# Sizing of pods' CPU request

In [None]:
%load_ext autoreload
%autoreload 2
%matplotlib ipympl
import matplotlib.pyplot as plt
import numpy as np
from stats.stats_service import StatsService

## Load a time series from disk

In [None]:
stats_service = StatsService(name="CPU usage")
stats_service.load_time_series(path="data/cpu_usage.json")

## Signal processing
- Smoothing with the _moving average_ approach
- Flooring of lower values

In [None]:
from stats import smoothing
stats_service.smooth(algo_type=smoothing.Method.MOVING_AVG, window_size=11).floor(threshold=100e-3)

In [None]:
fig, ax = plt.subplots()
ax.plot(stats_service.time_series.time, stats_service.time_series.resource, linewidth=2.0)
plt.xticks(rotation = 45)
plt.show()

## CPU Peak values

In [None]:
# Find peaks
peaks = stats_service.get_peaks()

In [None]:
# Test peak filtering by threshold
peaks.datetimes(threshold=3300e-3)

In [None]:
peaks.plots.histogram(bins=40, xlim=(2, 3.5))

## Percentiles
The percentiles are computed with a **non-parametric** approach. The assessment is not sensitive to the numerical method.

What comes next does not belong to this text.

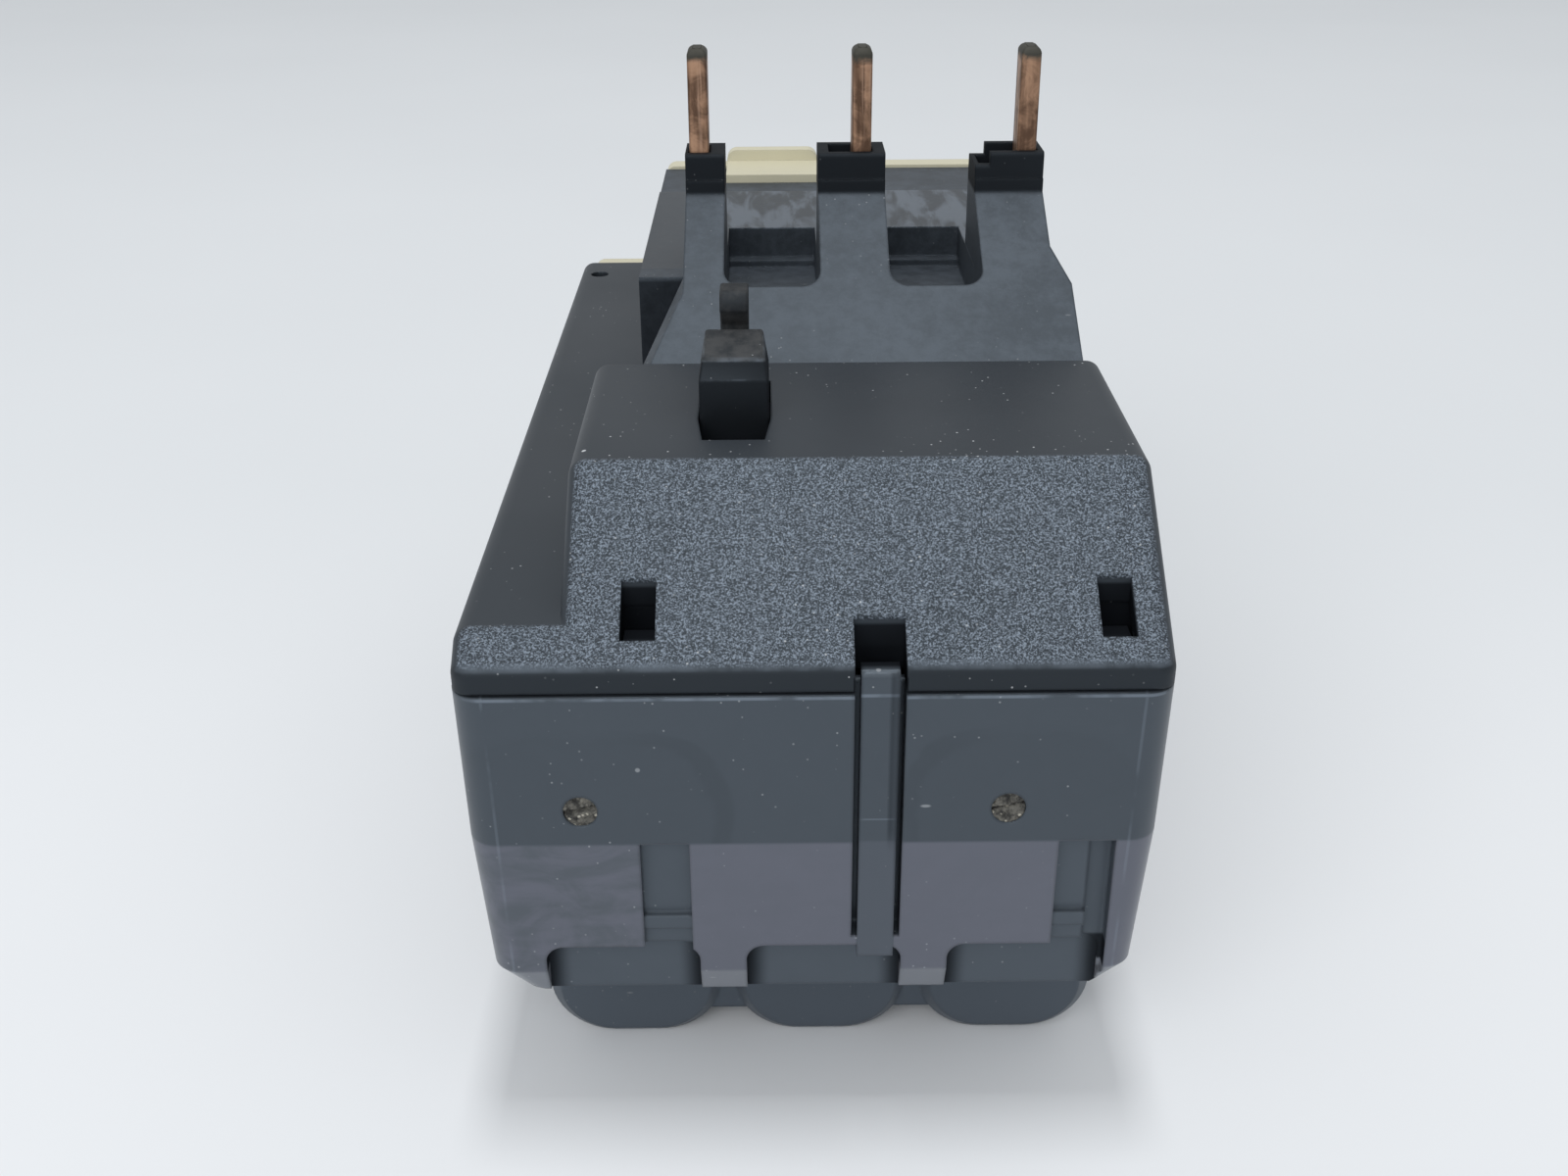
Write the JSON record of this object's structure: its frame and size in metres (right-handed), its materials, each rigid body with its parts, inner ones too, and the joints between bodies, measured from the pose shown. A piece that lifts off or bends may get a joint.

💡 These non-parametric approach are bounded to the sample range. Using a distribution model would allow a more "robust" result, given a proper determination of the model.

In [None]:
import pandas as pd
percents = [90,95, 99]
methods = [
    "linear",
    "inverted_cdf",
    "averaged_inverted_cdf",
    "closest_observation",
    "interpolated_inverted_cdf",
    "hazen",
    "weibull",
    "median_unbiased",
    "normal_unbiased",
    "lower",
    "higher",
    "midpoint",
    "nearest",
]

records = []
for method in methods:
    percentile_res = peaks.percentiles(percents, method=method)
    records.append({f"q-{perc_val}": quant_val for perc_val, quant_val in zip(percents, percentile_res)})
    
df = pd.DataFrame(records, index=methods)
display(df)
display(df.describe())